Google is blocking a loophole in Chrome that allows websites to track a user — even if they’re in Incognito mode. This tactic is most prominently used by news sites who want to know if a user is attempting to bypass their paywalls and deterring them from doing so. Google is against this as a matter of principle. Ironically, for a company that isn’t much associated with privacy, the firm argues that being able to access the web privately should you chose so is a right worth protecting. With Chrome 76, the firm will close one current loophole, and work to disable any “current or future” means of detection.

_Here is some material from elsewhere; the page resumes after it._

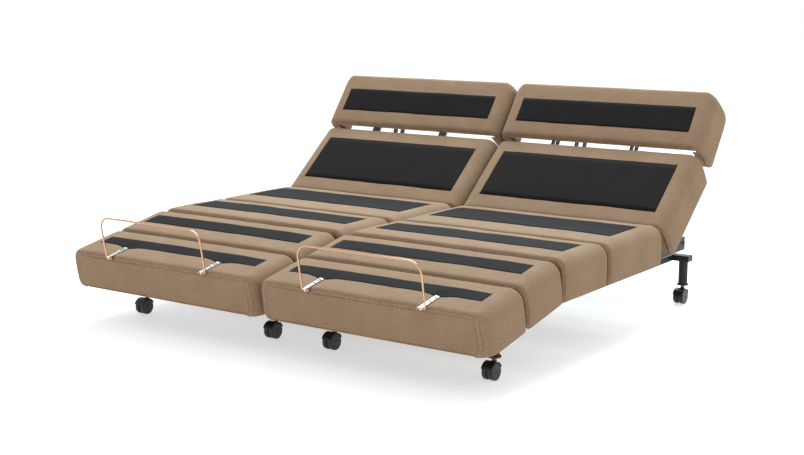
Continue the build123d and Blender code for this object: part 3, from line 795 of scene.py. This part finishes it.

Google notes the change would have some effect on publishers, saying:
Sites that wish to deter meter circumvention have options such as reducing the number of free articles someone can view before logging in, requiring free registration to view any content, or hardening their paywalls. Other sites offer more generous meters as a way to develop affinity among potential subscribers, recognizing some people will always look for workarounds. We suggest publishers monitor the effect of the FileSystem API change before taking reactive measures since any impact on user behavior may be different than expected and any change in meter strategy will impact all users, not just those using Incognito Mode.
Our News teams support sites with meter strategies and recognize the goal of reducing meter circumvention, however any approach based on private browsing detection undermines the principles of Incognito Mode. We remain open to exploring solutions that are consistent with user trust and private browsing principles
Google Chrome 76 will roll out to users from July 30.